SAP veteran Leo Apotheker's resignation surprised the business communityImage: AP
SAP CEO quits
February 8, 2010
Did he jump or was he pushed? Leo Apotheker, a 20-year veteran of SAP, resigned on Sunday after just seven months alone at the helm of the business software giant.
In a major management reshuffle, SAP will return to a dual-chief executive structure with two insiders sharing leadership responsibilities in the wake of Leo Apotheker's abrupt resignation.
Before becoming the company's solo chief executive, 57-year-old Apotheker served as co-CEO with Henning Kagermann from April 2008 to July 2009. He will be replaced by executive board members Bill McDermott, who is in charge of the field organization, and Jim Hagemann Snabe, responsible for product development.
The move comes as SAP, a leader in the 50-billion-euro market for enterprise software, faces increasing pressure to jump-start growth after flagging sales and profits.
A surprise? “Yes, definitely,” Michael Bahlmann, an analyst with MM Warbug, told Deutsche Welle. “We've never seen such an unexpected change in top management at SAP before.”

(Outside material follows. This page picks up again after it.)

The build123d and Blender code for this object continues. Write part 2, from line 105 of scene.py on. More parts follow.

While Bahlmann admits that Apotheker took over management of SAP at a difficult time, the analyst believes the global economic crisis wasn't a key reason behind the CEO's downfall.

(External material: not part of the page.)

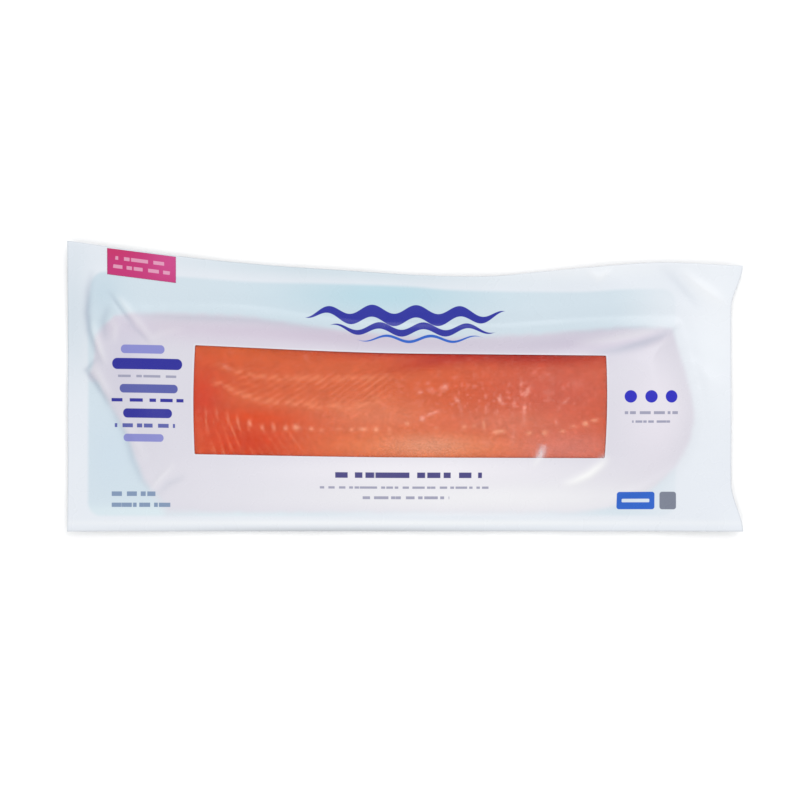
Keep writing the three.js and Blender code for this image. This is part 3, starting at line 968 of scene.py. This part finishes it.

“There were some poor decisions, like the plan to increase maintenance fees in the middle of the economic crises and the way it was communicated,” Bahlmann said. “And there was a growing lack of employee confidence in management – especially because of some of the big layoffs.”
It's not that Apotheker can't communicate; he speaks five languages fluently – English, French, German, Dutch and Hebrew. Rather, it was the lack of a clear and cohesive strategy that displeased customers and employees alike, experts say.
Moving slowly in fast-growing markets
Under Apotheker's leadership, SAP suffered delays in introducing new business software for small- and medium-sized companies, a market in which the software vendor has been struggling to grow for years.
The company was also slow to move into the fast-growing market of software-as-a-service. With this offering, companies don't need to buy, install and maintain software on their own computers but instead pay monthly fees to use Web-based software hosted and maintained by a provider.
In the past, SAP made most of its money selling complex, integrated business software programs, such as enterprise resource planning (ERP), to some of the word's biggest companies. More recently, the vendor has sought growth among mid-sized companies and the fast-evolving market for software-on-demand.
Hasso Plattner, the company's chairman and co-founder, is believed to have favored returning to a dual chief executive team structure similar to the one he shared with Kagermann in the past. Plattner, the elder statesman of the group, continues to play a strong role in advising SAP on technology and product development. He collaborates closely with chief technology officer Vishal Sikka, who was appointed to the company's executive board on Sunday.
In a conference call on Monday, Plattner acknowledged that the company "had lost some trust" with customers and employees, and said he was committed to restore it, beginning with changes in management style. "I will do everything possible to make SAP a happy company again," he added.